- [Set exercise]
Write the material out again in full, exactly.

- [Raw data]
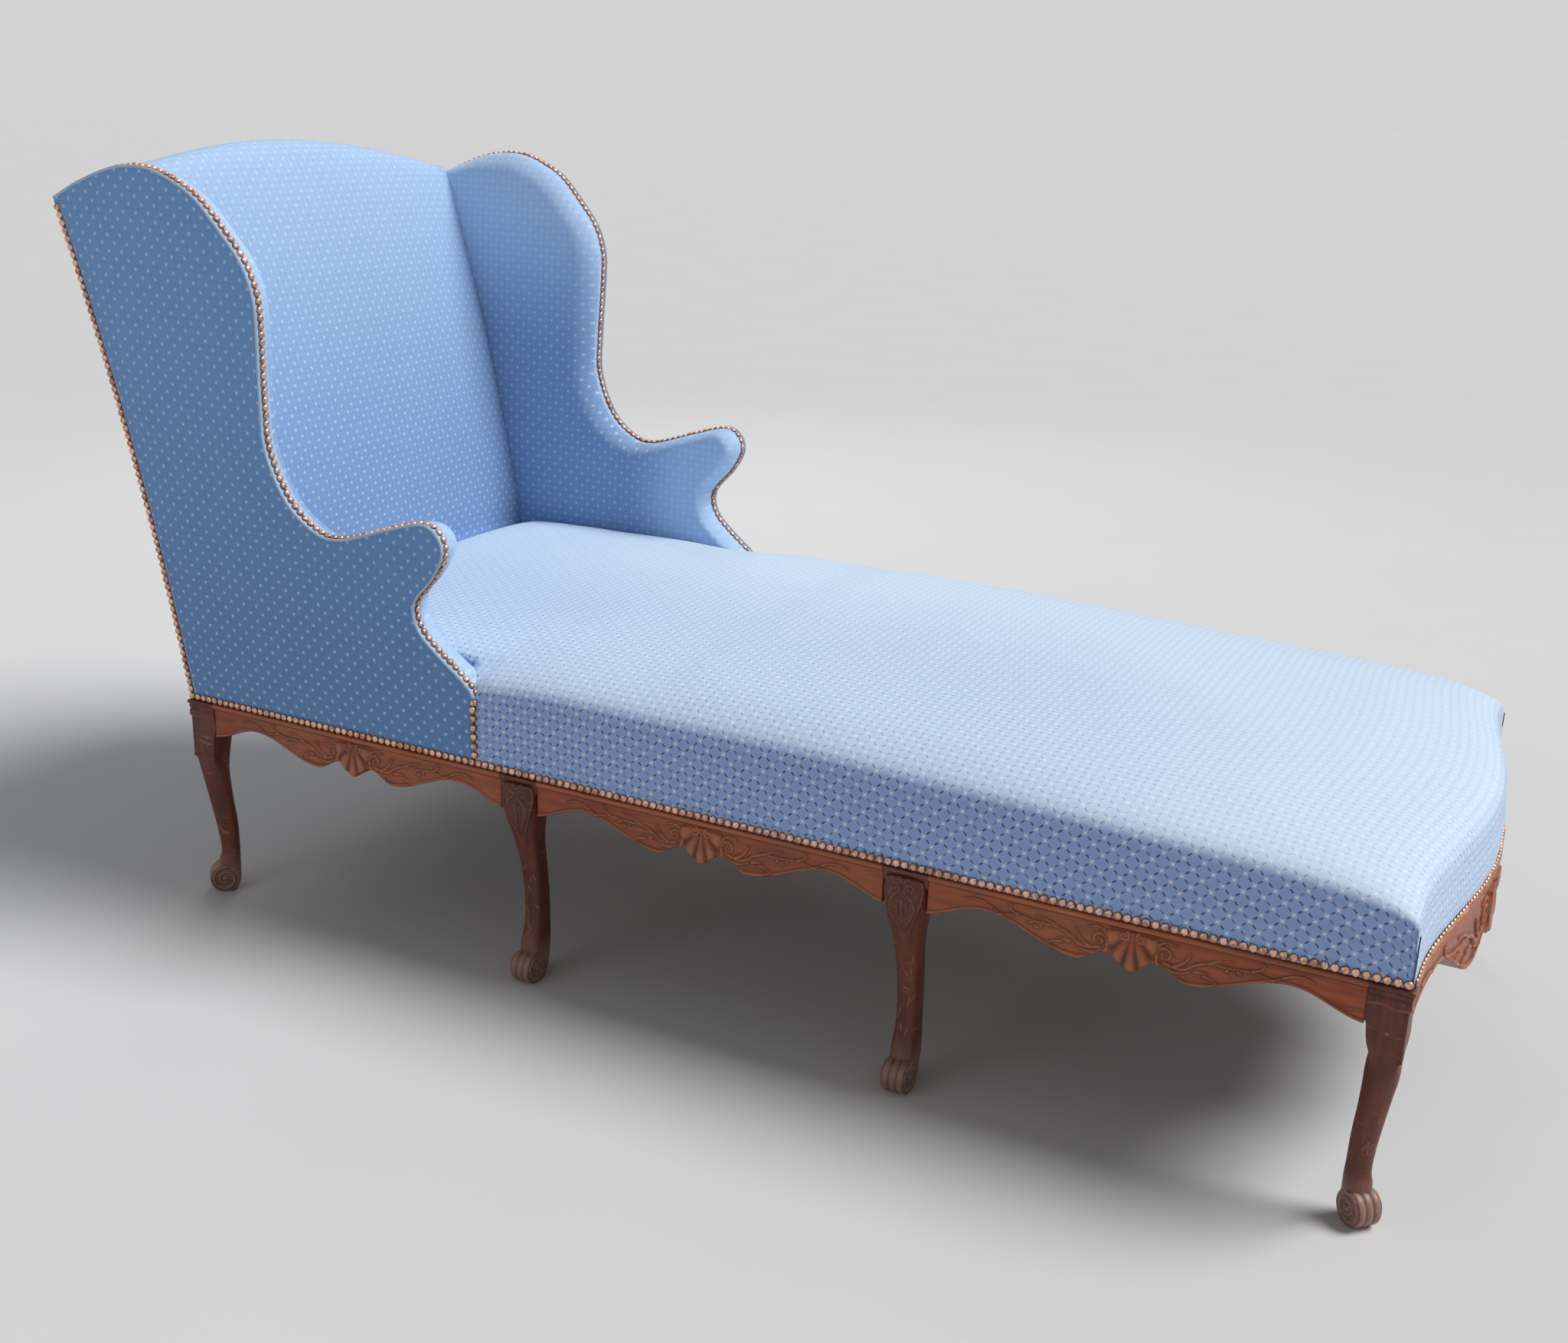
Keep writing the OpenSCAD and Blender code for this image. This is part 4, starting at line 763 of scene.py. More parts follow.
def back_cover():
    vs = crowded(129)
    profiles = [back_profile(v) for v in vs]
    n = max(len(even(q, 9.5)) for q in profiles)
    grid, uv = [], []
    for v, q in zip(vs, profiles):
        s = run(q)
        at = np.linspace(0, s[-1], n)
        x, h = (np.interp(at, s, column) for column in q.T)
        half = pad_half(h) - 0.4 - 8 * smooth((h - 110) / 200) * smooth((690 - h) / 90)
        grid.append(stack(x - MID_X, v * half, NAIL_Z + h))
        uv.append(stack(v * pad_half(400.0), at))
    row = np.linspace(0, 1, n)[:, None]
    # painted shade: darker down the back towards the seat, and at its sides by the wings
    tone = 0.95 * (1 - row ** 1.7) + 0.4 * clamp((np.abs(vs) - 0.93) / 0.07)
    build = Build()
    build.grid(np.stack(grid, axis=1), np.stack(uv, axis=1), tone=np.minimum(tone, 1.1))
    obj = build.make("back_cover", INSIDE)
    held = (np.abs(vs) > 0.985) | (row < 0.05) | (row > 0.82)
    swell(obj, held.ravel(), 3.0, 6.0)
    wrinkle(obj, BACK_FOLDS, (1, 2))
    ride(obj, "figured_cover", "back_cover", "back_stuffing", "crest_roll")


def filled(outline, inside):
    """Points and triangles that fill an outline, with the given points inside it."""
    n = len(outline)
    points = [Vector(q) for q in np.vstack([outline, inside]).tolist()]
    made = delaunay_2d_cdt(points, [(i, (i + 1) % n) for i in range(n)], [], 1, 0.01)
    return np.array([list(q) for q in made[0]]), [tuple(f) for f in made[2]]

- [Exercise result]
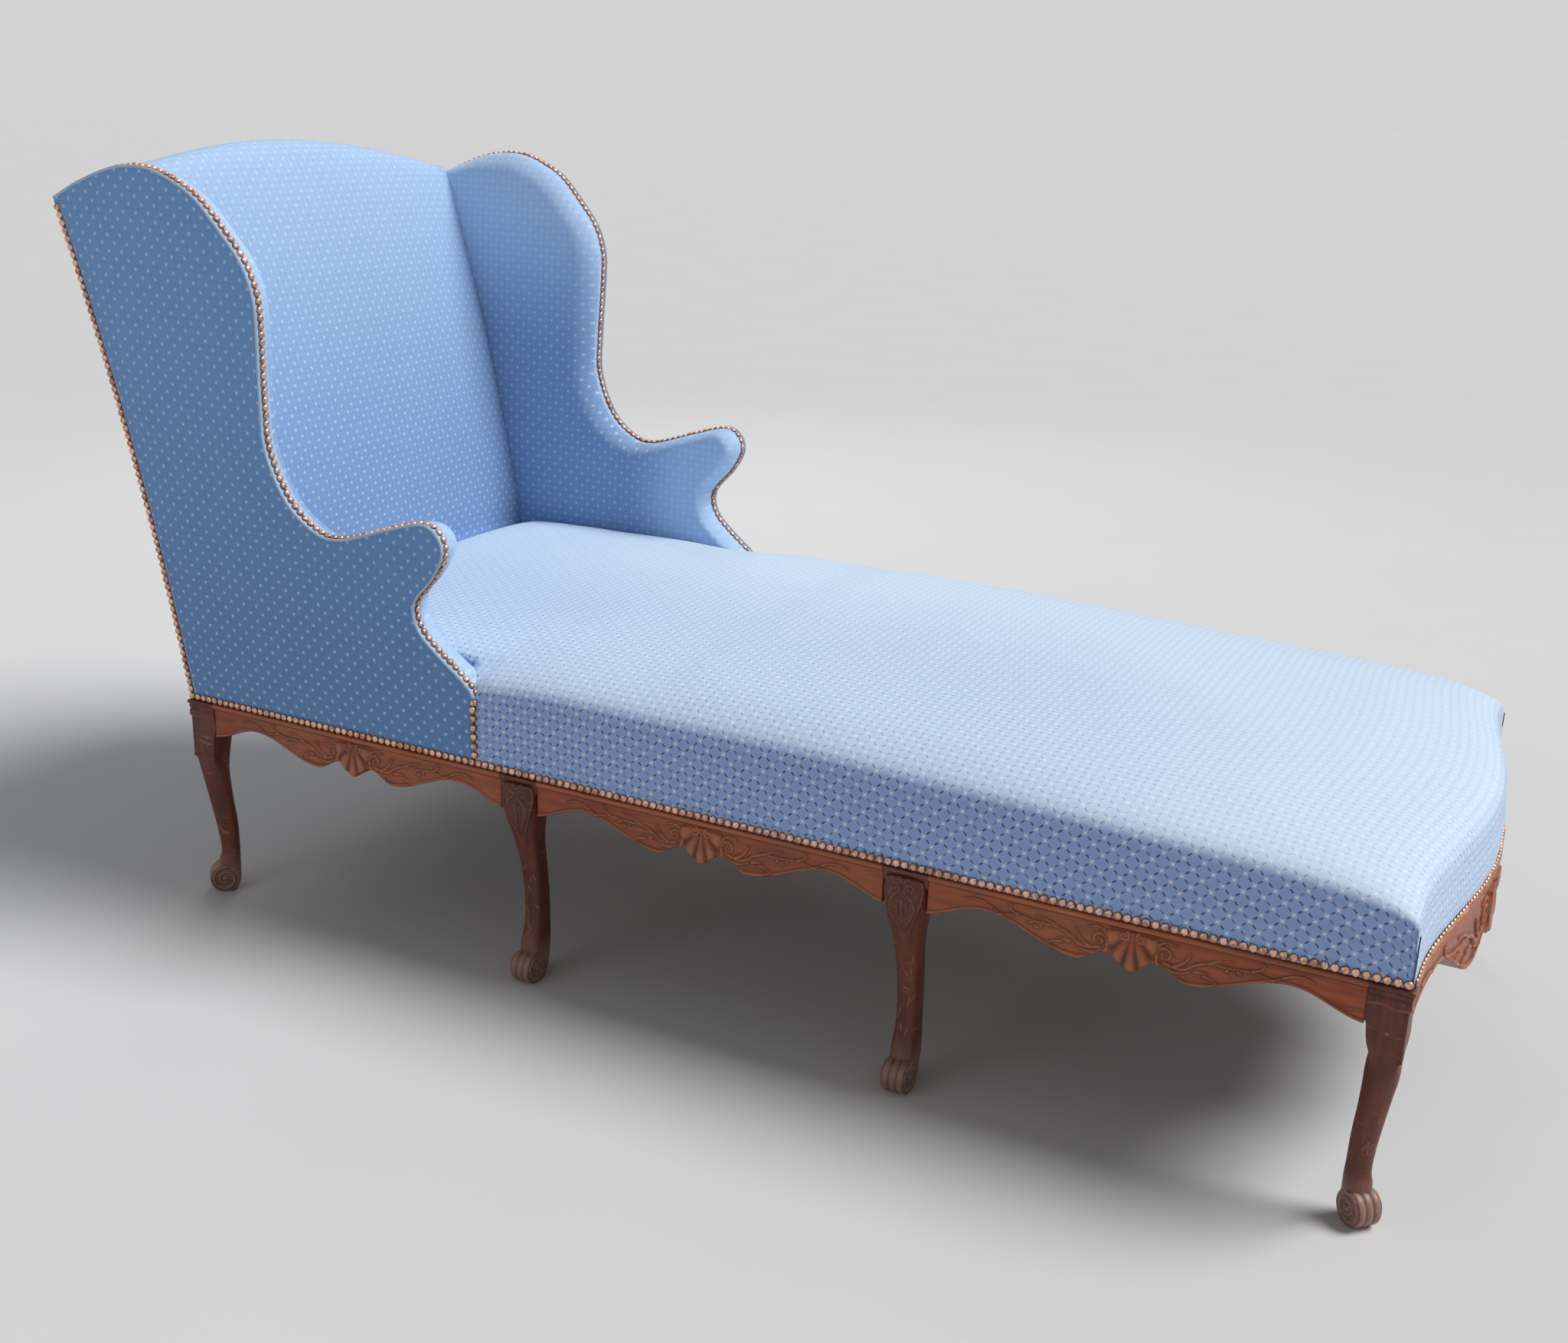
Keep writing the OpenSCAD and Blender code for this image. This is part 4, starting at line 763 of scene.py. More parts follow.
def back_cover():
    vs = crowded(129)
    profiles = [back_profile(v) for v in vs]
    n = max(len(even(q, 9.5)) for q in profiles)
    grid, uv = [], []
    for v, q in zip(vs, profiles):
        s = run(q)
        at = np.linspace(0, s[-1], n)
        x, h = (np.interp(at, s, column) for column in q.T)
        half = pad_half(h) - 0.4 - 8 * smooth((h - 110) / 200) * smooth((690 - h) / 90)
        grid.append(stack(x - MID_X, v * half, NAIL_Z + h))
        uv.append(stack(v * pad_half(400.0), at))
    row = np.linspace(0, 1, n)[:, None]
    # painted shade: darker down the back towards the seat, and at its sides by the wings
    tone = 0.95 * (1 - row ** 1.7) + 0.4 * clamp((np.abs(vs) - 0.93) / 0.07)
    build = Build()
    build.grid(np.stack(grid, axis=1), np.stack(uv, axis=1), tone=np.minimum(tone, 1.1))
    obj = build.make("back_cover", INSIDE)
    held = (np.abs(vs) > 0.985) | (row < 0.05) | (row > 0.82)
    swell(obj, held.ravel(), 3.0, 6.0)
    wrinkle(obj, BACK_FOLDS, (1, 2))
    ride(obj, "figured_cover", "back_cover", "back_stuffing", "crest_roll")


def filled(outline, inside):
    """Points and triangles that fill an outline, with the given points inside it."""
    n = len(outline)
    points = [Vector(q) for q in np.vstack([outline, inside]).tolist()]
    made = delaunay_2d_cdt(points, [(i, (i + 1) % n) for i in range(n)], [], 1, 0.01)
    return np.array([list(q) for q in made[0]]), [tuple(f) for f in made[2]]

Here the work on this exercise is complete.